> [Given instruction] Print the data that follows exactly.
** BEGIN Raw data **
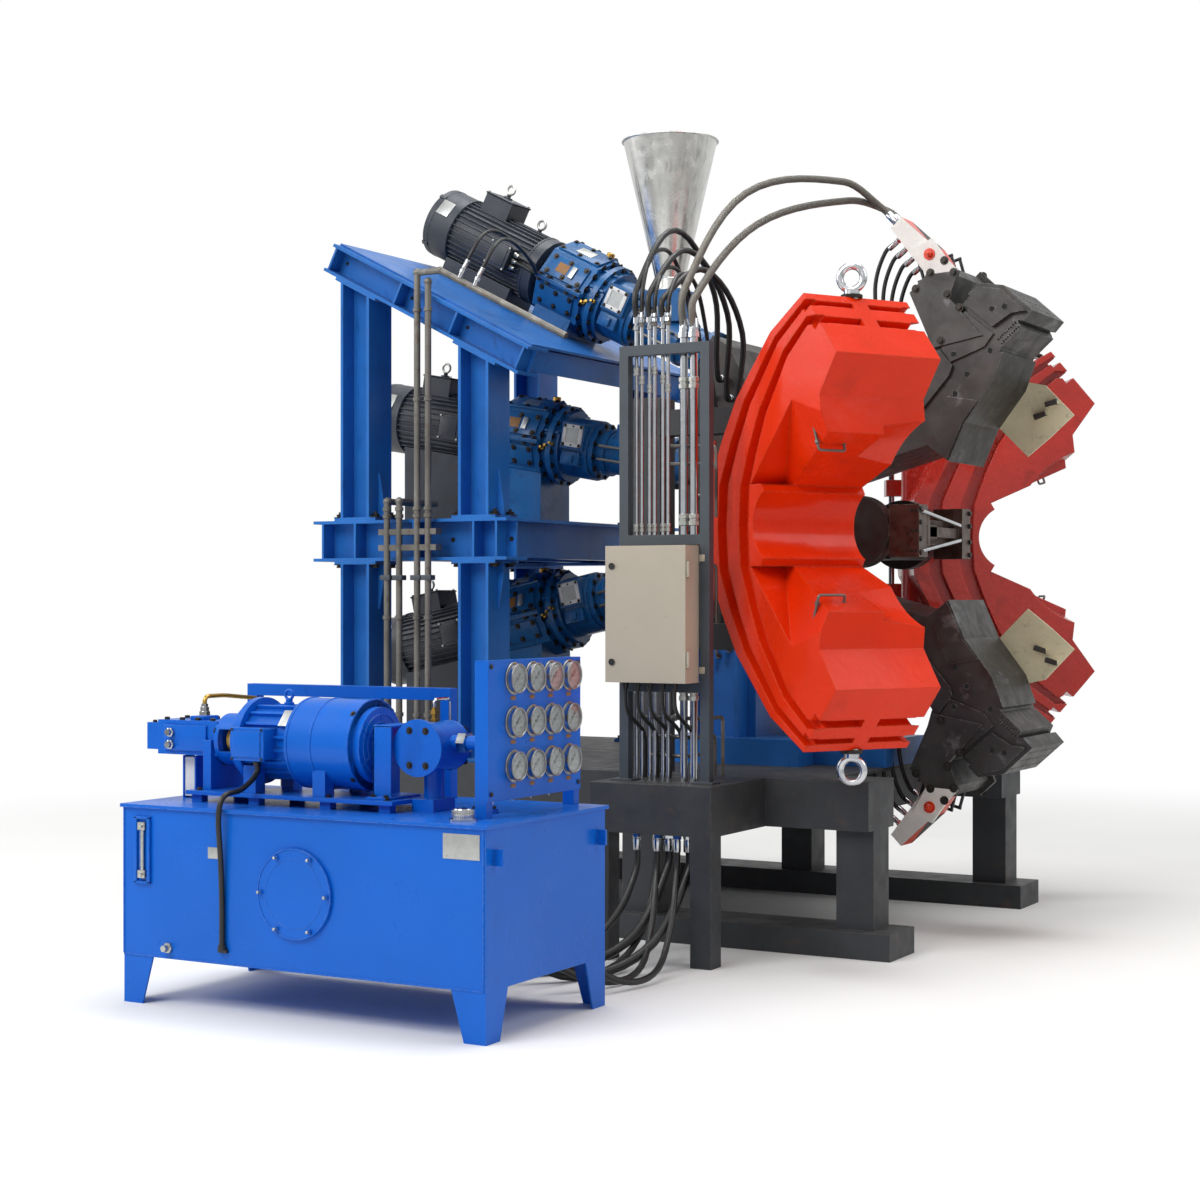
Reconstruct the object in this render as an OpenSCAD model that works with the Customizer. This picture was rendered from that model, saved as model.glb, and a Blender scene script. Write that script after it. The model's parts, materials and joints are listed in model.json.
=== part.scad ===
/* [Base] */
// Rear end of the base frame along X
base_x0 = -1900; // [-1960:10:-1860]
// Front end of the base frame along X
base_x1 = 1380; // [1300:10:1440]
// Half width of the base frame over its side beams
base_half = 1060; // [1040:10:1120]
// Width of one side beam
base_beam_w = 300; // [280:10:320]
// Height of the base frame's top face
base_top = 790; // [770:5:810]
// Depth of the base beams
base_beam_h = 220; // [180:10:240]
// Thickness of the floor rails
floor_rail_h = 120; // [80:10:160]
// Distance between the anchor holes along X
anchor_dx = 2700; // [2600:50:2800]
// Distance between the anchor holes along Y
anchor_dy = 1820; // [1800:10:1840]
// Radius of an anchor hole
anchor_r = 16; // [12:1:20]
/* [Tower] */
// Half width of the tower over its columns
tower_half = 950; // [930:5:960]
// Centre of the rear columns along X
col_rear_x = -1505; // [-1530:5:-1480]
// Centre of the front columns along X
col_front_x = -778; // [-800:5:-760]
// Column section along X
col_depth = 180; // [160:5:200]
// Column section along Y
col_width = 200; // [180:5:210]
// Flange thickness of the rolled sections
flange_t = 16; // [10:1:20]
// Web thickness of the rolled sections
web_t = 10; // [8:1:14]
// Underside of the middle deck
deck_z = 1800; // [1780:5:1820]
// Depth of the deck beams
deck_h = 210; // [190:5:220]
// Rear end of the middle deck
deck_x0 = -1770; // [-1800:5:-1740]
// Front end of the middle deck
deck_x1 = -583; // [-600:1:-570]
// Slope of the top deck and of the top extruder in degrees
top_pitch = 27; // [26:0.5:28]
// Height of the top deck's underside above the rear columns' centre
top_deck_z = 3215; // [3195:5:3225]
// Depth of the top deck beams
top_deck_h = 150; // [130:5:160]
// Width of the top deck beams' flanges
top_deck_w = 190; // [180:5:200]
// Overhang of the top deck behind the rear columns
top_deck_back = 225; // [180:5:240]
// Length of the top deck along its slope
top_deck_len = 1330; // [1300:5:1350]
/* [Extruders] */
// Slope of the middle extruder in degrees
mid_pitch = 10; // [8:0.5:11]
// Slope of the bottom extruder in degrees
low_pitch = -12; // [-13:0.5:-11]
// Height of the middle extruder's docking point
mid_dock_z = 2290; // [2280:5:2300]
// Height of the bottom extruder's docking point
low_dock_z = 1718; // [1705:5:1730]
// Outer radius of a barrel jacket
barrel_r = 110; // [100:2:115]
// Radius of the barrel bore
bore_r = 45; // [38:1:50]
// Length of a barrel from its gearbox to the head
barrel_len = 600; // [580:10:610]
// Radius of the drive motors
motor_r = 190; // [170:5:200]
// Length of the drive motors
motor_len = 800; // [740:10:820]
// Radial clearance between a screw and its barrel
screw_gap = 0.1; // [0.05:0.01:0.1]
// Pitch of the screw flight
flight_pitch = 96; // [80:2:120]
/* [Hopper] */
// Radius of the hopper's rim
hopper_r = 245; // [220:5:260]
// Radius of the hopper's outlet
outlet_r = 78; // [65:1:80]
// Height of the hopper's cone
hopper_h = 720; // [690:10:780]
// Sheet thickness of the hopper
hopper_t = 3; // [2:0.5:5]
/* [Head] */
// Height of the head's parting plane
head_z = 1930; // [1925:1:1935]
// Front of the head's rear block
head_back_x = 500; // [480:5:505]
// Half width of the head
head_half = 340; // [330:5:345]
// Front end of the centre body
centre_x1 = 1160; // [1120:5:1170]
// Half width of the centre body
centre_half = 240; // [220:5:245]
// Half height of the centre body
centre_h = 130; // [110:5:135]
// Half width of a jaw
jaw_half = 250; // [240:2:255]
// Distance of the jaw pivot behind the head's front face
jaw_pivot_back = 80; // [70:5:90]
// Height of a jaw pivot above the parting plane
jaw_pivot_z = 280; // [275:1:285]
// Radius of the jaw pivot pins
jaw_pin_r = 30; // [24:1:34]
// Opening angle of a jaw in degrees
jaw_open = 16; // [15:0.5:16]
/* [Clamps] */
// Thickness of a clamp along its swing axis plane
clamp_w = 560; // [540:5:570]
// Radius of the clamp hinge pins
clamp_pin_r = 42; // [34:1:46]
// Depth of the casting's face grooves
groove_d = 45; // [30:1:55]
// Running gap between bodies
run_gap = 0.3; // [0.2:0.05:0.5]
/* [Rack] */
// Section of the rack's square tube
rack_tube = 45; // [40:1:50]
// Wall of the rack's square tube
rack_wall = 4; // [3:0.5:5]
// Height of the rack's top
rack_top = 2740; // [2700:5:2760]
// Centre of the rack's left post
rack_x0 = 372; // [365:1:375]
// Centre of the rack's right post
rack_x1 = 778; // [770:1:785]
// Front face of the rack
rack_y = -1480; // [-1490:1:-1475]
/* [Cabinet] */
// Width of the cabinet
cab_w = 400; // [380:5:420]
// Height of the cabinet
cab_h = 605; // [580:5:620]
// Depth of the cabinet with its door
cab_d = 130; // [110:5:150]
// Underside of the cabinet
cab_z = 1235; // [1230:5:1250]
// Sheet thickness of the cabinet
cab_t = 4; // [2:0.5:5]
// Thickness of the cabinet door
door_t = 20; // [14:1:24]
/* [Power unit] */
// Length of the oil tank
tank_l = 1710; // [1680:5:1740]
// Width of the oil tank
tank_w = 870; // [860:5:900]
// Height of the tank's top above the floor
tank_top = 790; // [780:2:800]
// Height of the tank's legs
tank_leg = 190; // [170:5:210]
// Sheet thickness of the tank
tank_t = 8; // [5:1:10]
// Overhang and thickness of the tank's lid
lid_t = 14; // [10:1:18]
// Front face of the tank
tank_y = -3390; // [-3410:5:-3370]
// Centre of the tank along X
tank_x = 5; // [-10:1:20]
// Radius of the manhole cover
manhole_r = 174; // [160:2:180]
// Height of the motor axis above the lid
pump_axis_h = 245; // [235:5:250]
// Radius of the pump motor's frame
pm_r = 150; // [135:5:155]
// Radius of the fan cowl
cowl_r = 178; // [170:2:182]
/* [Gauges] */
// Width of the gauge panel
panel_w = 680; // [660:5:700]
// Height of the gauge panel
panel_h = 585; // [565:5:600]
// Distance between gauge columns
gauge_dy = 137; // [134:1:142]
// Distance between gauge rows
gauge_dz = 165; // [158:1:168]
// Radius of a gauge flange
gauge_r = 62; // [56:1:64]
// Radius of a gauge dial
dial_r = 50; // [44:1:52]
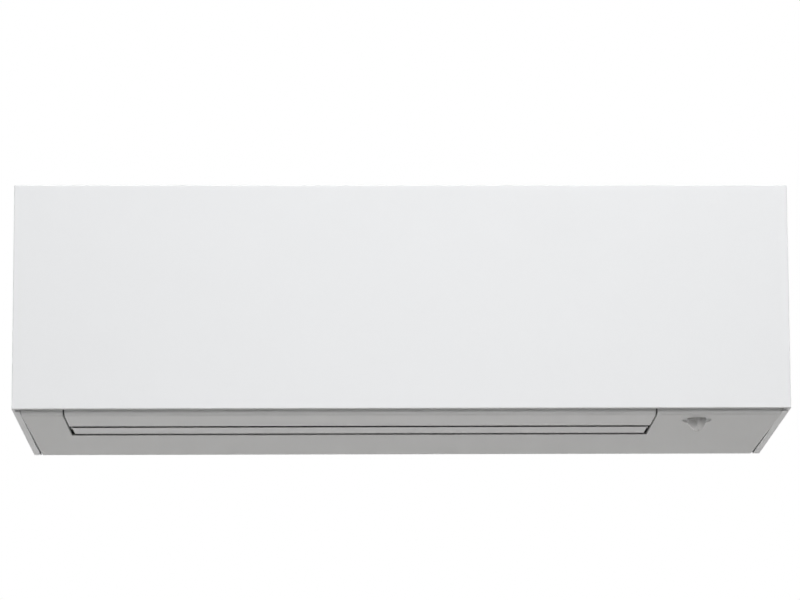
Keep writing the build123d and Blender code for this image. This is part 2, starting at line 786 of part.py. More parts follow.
def tube_spots(slab):
    """Y and Z of the tubes, row by row."""
    count = 4
    first = (slab[2] - (count - 1) * tube_pitch) / 2
    rows = []
    for across in (-tube_rows / 2, tube_rows / 2):
        rows.append([slab_point(slab, first + i * tube_pitch, across) for i in range(count)])
    return rows


def u_bend(p, q, x, way):
    """A half-turn of tube between two tube ends at a tube plate."""
    middle = ((p[0] + q[0]) / 2, (p[1] + q[1]) / 2)
    reach = hypot(q[0] - p[0], q[1] - p[1]) / 2
    along = ((q[0] - p[0]) / (2 * reach), (q[1] - p[1]) / (2 * reach))
    start = Vector(x, *p)
    stop = Vector(x, *q)
    top = Vector(x + way * reach, middle[0], middle[1])
    path = ThreePointArc(start, top, stop)
    ring = Plane(origin=start, z_dir=(way, 0, 0), x_dir=(0, along[0], along[1])) * Circle(tube_r)
    return sweep(ring, path=path)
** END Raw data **
> [Worked solution]
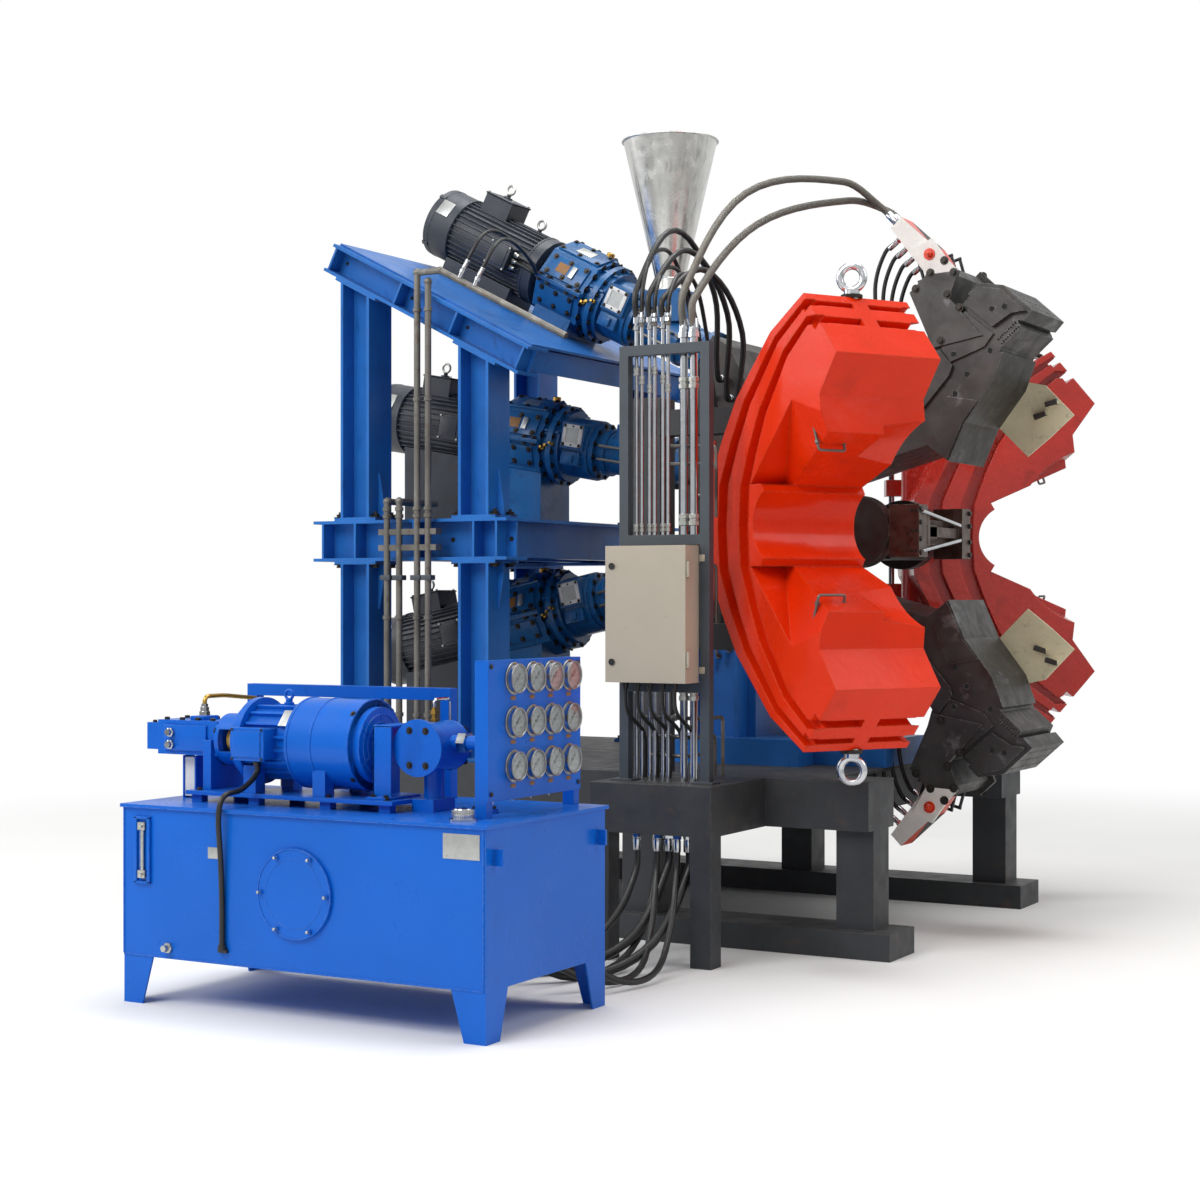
Reconstruct the object in this render as an OpenSCAD model that works with the Customizer. This picture was rendered from that model, saved as model.glb, and a Blender scene script. Write that script after it. The model's parts, materials and joints are listed in model.json.
=== part.scad ===
/* [Base] */
// Rear end of the base frame along X
base_x0 = -1900; // [-1960:10:-1860]
// Front end of the base frame along X
base_x1 = 1380; // [1300:10:1440]
// Half width of the base frame over its side beams
base_half = 1060; // [1040:10:1120]
// Width of one side beam
base_beam_w = 300; // [280:10:320]
// Height of the base frame's top face
base_top = 790; // [770:5:810]
// Depth of the base beams
base_beam_h = 220; // [180:10:240]
// Thickness of the floor rails
floor_rail_h = 120; // [80:10:160]
// Distance between the anchor holes along X
anchor_dx = 2700; // [2600:50:2800]
// Distance between the anchor holes along Y
anchor_dy = 1820; // [1800:10:1840]
// Radius of an anchor hole
anchor_r = 16; // [12:1:20]
/* [Tower] */
// Half width of the tower over its columns
tower_half = 950; // [930:5:960]
// Centre of the rear columns along X
col_rear_x = -1505; // [-1530:5:-1480]
// Centre of the front columns along X
col_front_x = -778; // [-800:5:-760]
// Column section along X
col_depth = 180; // [160:5:200]
// Column section along Y
col_width = 200; // [180:5:210]
// Flange thickness of the rolled sections
flange_t = 16; // [10:1:20]
// Web thickness of the rolled sections
web_t = 10; // [8:1:14]
// Underside of the middle deck
deck_z = 1800; // [1780:5:1820]
// Depth of the deck beams
deck_h = 210; // [190:5:220]
// Rear end of the middle deck
deck_x0 = -1770; // [-1800:5:-1740]
// Front end of the middle deck
deck_x1 = -583; // [-600:1:-570]
// Slope of the top deck and of the top extruder in degrees
top_pitch = 27; // [26:0.5:28]
// Height of the top deck's underside above the rear columns' centre
top_deck_z = 3215; // [3195:5:3225]
// Depth of the top deck beams
top_deck_h = 150; // [130:5:160]
// Width of the top deck beams' flanges
top_deck_w = 190; // [180:5:200]
// Overhang of the top deck behind the rear columns
top_deck_back = 225; // [180:5:240]
// Length of the top deck along its slope
top_deck_len = 1330; // [1300:5:1350]
/* [Extruders] */
// Slope of the middle extruder in degrees
mid_pitch = 10; // [8:0.5:11]
// Slope of the bottom extruder in degrees
low_pitch = -12; // [-13:0.5:-11]
// Height of the middle extruder's docking point
mid_dock_z = 2290; // [2280:5:2300]
// Height of the bottom extruder's docking point
low_dock_z = 1718; // [1705:5:1730]
// Outer radius of a barrel jacket
barrel_r = 110; // [100:2:115]
// Radius of the barrel bore
bore_r = 45; // [38:1:50]
// Length of a barrel from its gearbox to the head
barrel_len = 600; // [580:10:610]
// Radius of the drive motors
motor_r = 190; // [170:5:200]
// Length of the drive motors
motor_len = 800; // [740:10:820]
// Radial clearance between a screw and its barrel
screw_gap = 0.1; // [0.05:0.01:0.1]
// Pitch of the screw flight
flight_pitch = 96; // [80:2:120]
/* [Hopper] */
// Radius of the hopper's rim
hopper_r = 245; // [220:5:260]
// Radius of the hopper's outlet
outlet_r = 78; // [65:1:80]
// Height of the hopper's cone
hopper_h = 720; // [690:10:780]
// Sheet thickness of the hopper
hopper_t = 3; // [2:0.5:5]
/* [Head] */
// Height of the head's parting plane
head_z = 1930; // [1925:1:1935]
// Front of the head's rear block
head_back_x = 500; // [480:5:505]
// Half width of the head
head_half = 340; // [330:5:345]
// Front end of the centre body
centre_x1 = 1160; // [1120:5:1170]
// Half width of the centre body
centre_half = 240; // [220:5:245]
// Half height of the centre body
centre_h = 130; // [110:5:135]
// Half width of a jaw
jaw_half = 250; // [240:2:255]
// Distance of the jaw pivot behind the head's front face
jaw_pivot_back = 80; // [70:5:90]
// Height of a jaw pivot above the parting plane
jaw_pivot_z = 280; // [275:1:285]
// Radius of the jaw pivot pins
jaw_pin_r = 30; // [24:1:34]
// Opening angle of a jaw in degrees
jaw_open = 16; // [15:0.5:16]
/* [Clamps] */
// Thickness of a clamp along its swing axis plane
clamp_w = 560; // [540:5:570]
// Radius of the clamp hinge pins
clamp_pin_r = 42; // [34:1:46]
// Depth of the casting's face grooves
groove_d = 45; // [30:1:55]
// Running gap between bodies
run_gap = 0.3; // [0.2:0.05:0.5]
/* [Rack] */
// Section of the rack's square tube
rack_tube = 45; // [40:1:50]
// Wall of the rack's square tube
rack_wall = 4; // [3:0.5:5]
// Height of the rack's top
rack_top = 2740; // [2700:5:2760]
// Centre of the rack's left post
rack_x0 = 372; // [365:1:375]
// Centre of the rack's right post
rack_x1 = 778; // [770:1:785]
// Front face of the rack
rack_y = -1480; // [-1490:1:-1475]
/* [Cabinet] */
// Width of the cabinet
cab_w = 400; // [380:5:420]
// Height of the cabinet
cab_h = 605; // [580:5:620]
// Depth of the cabinet with its door
cab_d = 130; // [110:5:150]
// Underside of the cabinet
cab_z = 1235; // [1230:5:1250]
// Sheet thickness of the cabinet
cab_t = 4; // [2:0.5:5]
// Thickness of the cabinet door
door_t = 20; // [14:1:24]
/* [Power unit] */
// Length of the oil tank
tank_l = 1710; // [1680:5:1740]
// Width of the oil tank
tank_w = 870; // [860:5:900]
// Height of the tank's top above the floor
tank_top = 790; // [780:2:800]
// Height of the tank's legs
tank_leg = 190; // [170:5:210]
// Sheet thickness of the tank
tank_t = 8; // [5:1:10]
// Overhang and thickness of the tank's lid
lid_t = 14; // [10:1:18]
// Front face of the tank
tank_y = -3390; // [-3410:5:-3370]
// Centre of the tank along X
tank_x = 5; // [-10:1:20]
// Radius of the manhole cover
manhole_r = 174; // [160:2:180]
// Height of the motor axis above the lid
pump_axis_h = 245; // [235:5:250]
// Radius of the pump motor's frame
pm_r = 150; // [135:5:155]
// Radius of the fan cowl
cowl_r = 178; // [170:2:182]
/* [Gauges] */
// Width of the gauge panel
panel_w = 680; // [660:5:700]
// Height of the gauge panel
panel_h = 585; // [565:5:600]
// Distance between gauge columns
gauge_dy = 137; // [134:1:142]
// Distance between gauge rows
gauge_dz = 165; // [158:1:168]
// Radius of a gauge flange
gauge_r = 62; // [56:1:64]
// Radius of a gauge dial
dial_r = 50; // [44:1:52]
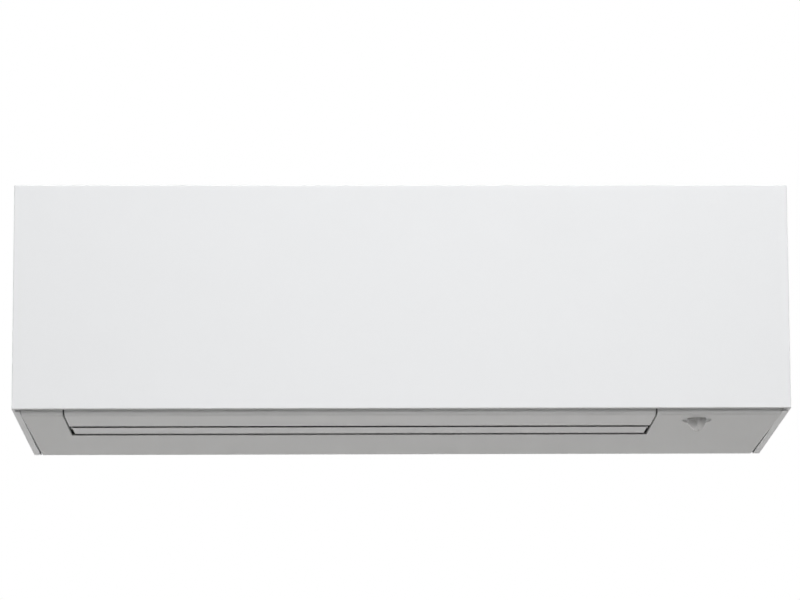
Keep writing the build123d and Blender code for this image. This is part 2, starting at line 786 of part.py. More parts follow.
def tube_spots(slab):
    """Y and Z of the tubes, row by row."""
    count = 4
    first = (slab[2] - (count - 1) * tube_pitch) / 2
    rows = []
    for across in (-tube_rows / 2, tube_rows / 2):
        rows.append([slab_point(slab, first + i * tube_pitch, across) for i in range(count)])
    return rows


def u_bend(p, q, x, way):
    """A half-turn of tube between two tube ends at a tube plate."""
    middle = ((p[0] + q[0]) / 2, (p[1] + q[1]) / 2)
    reach = hypot(q[0] - p[0], q[1] - p[1]) / 2
    along = ((q[0] - p[0]) / (2 * reach), (q[1] - p[1]) / (2 * reach))
    start = Vector(x, *p)
    stop = Vector(x, *q)
    top = Vector(x + way * reach, middle[0], middle[1])
    path = ThreePointArc(start, top, stop)
    ring = Plane(origin=start, z_dir=(way, 0, 0), x_dir=(0, along[0], along[1])) * Circle(tube_r)
    return sweep(ring, path=path)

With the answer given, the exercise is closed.